The bubbly script by returning writer Kay Cannon brings the same hyperactive energy and high joke ratio that she showcased on 30 Rock while striking a nice balance between humour and the music. The film's best set piece deftly combines the two, as comedian David Cross portrays a wealthy eccentric who pits singing groups (including members of the Green Bay Packers in an amusing cameo) against each other in an underground competition for a chance to win an expensive gift card to Dave & Buster's.

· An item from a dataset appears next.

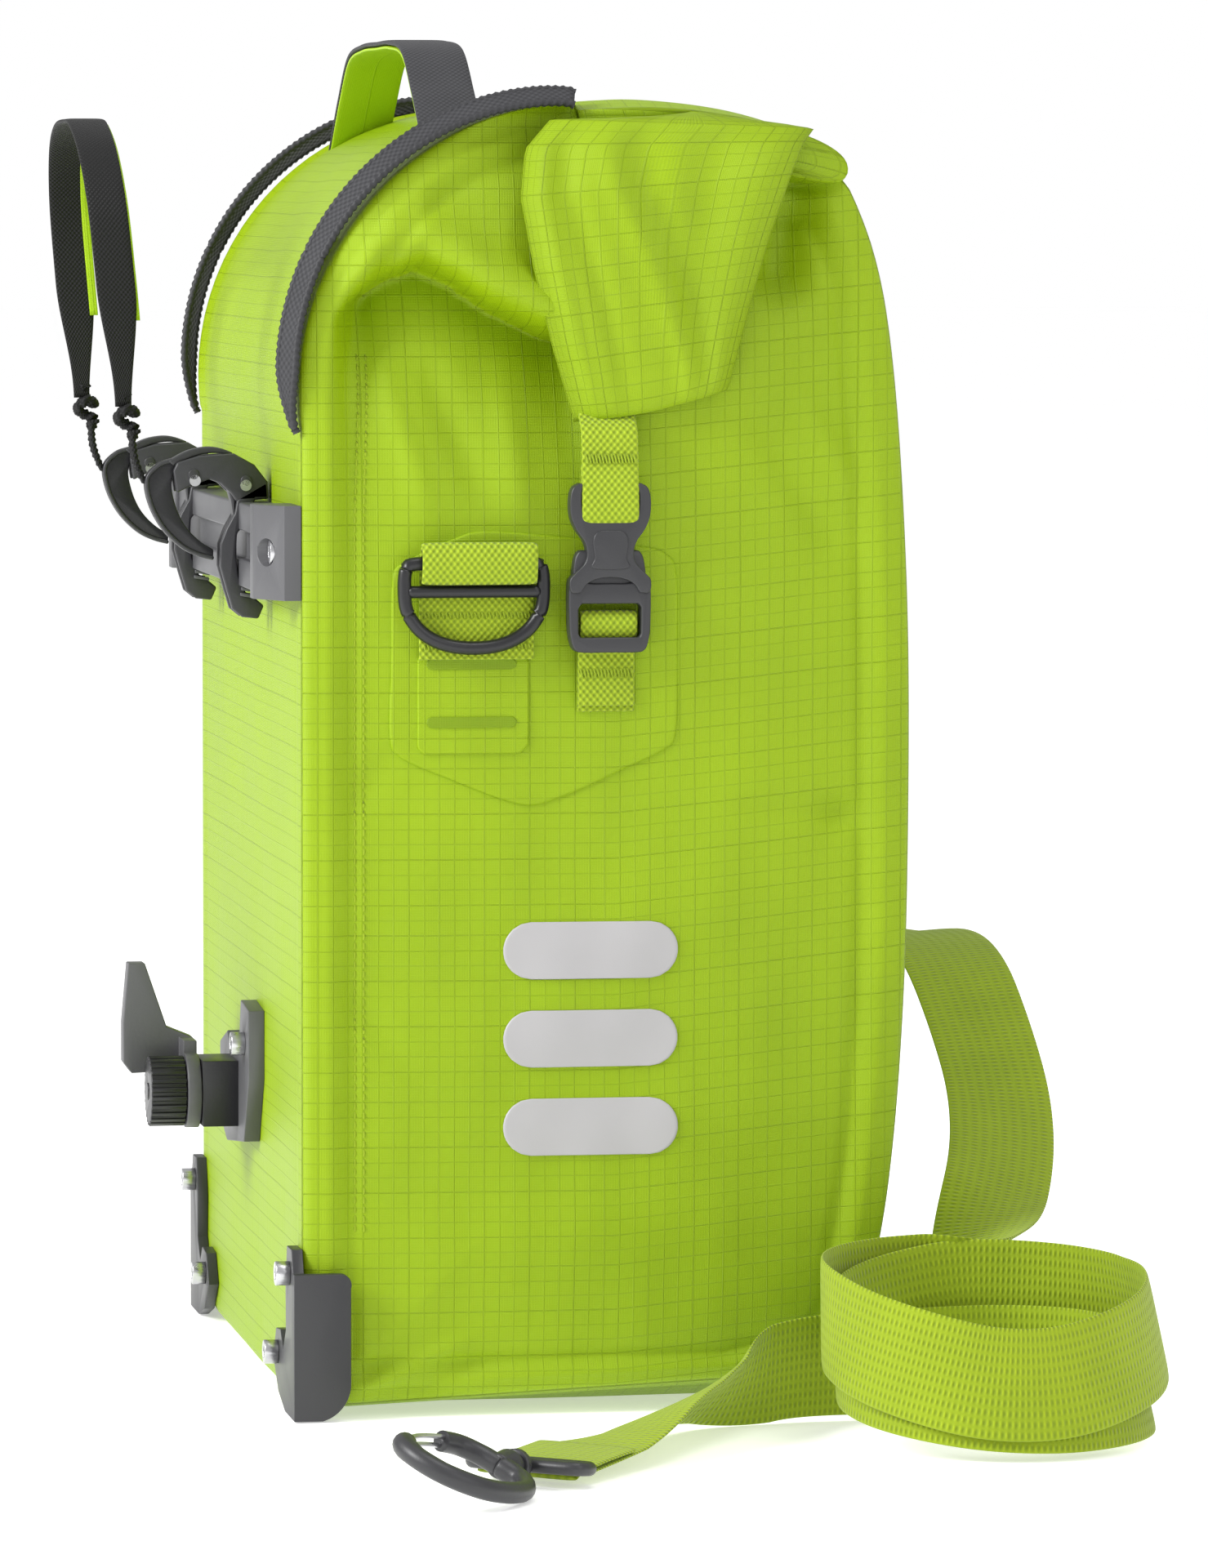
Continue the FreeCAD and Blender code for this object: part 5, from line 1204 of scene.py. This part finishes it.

With Beca now ensconced in a stable relationship, the film compensates by doubling down on two new love stories. While newcomer Emily falling for the bumbling illusionist Benji (Ben Platt) is a fairly by-the-numbers courtship of awkward proportions, the union of Fat Amy (a scene-stealing Rebel Wilson) and Treblemaker Bumper (Adam DeVine) makes for a much more amusingly rocky affair.
It's great to see so many of the characters given their own chance to shine, but as many of them graduate in a scene near the end, it's hard not to wonder about the future of the successful series now being placed squarely on the shoulders of Steinfeld. If that proves to be the case, she'll certainly have her work cut out for her if she hopes to match the considerable and incomparable charms of Kendrick.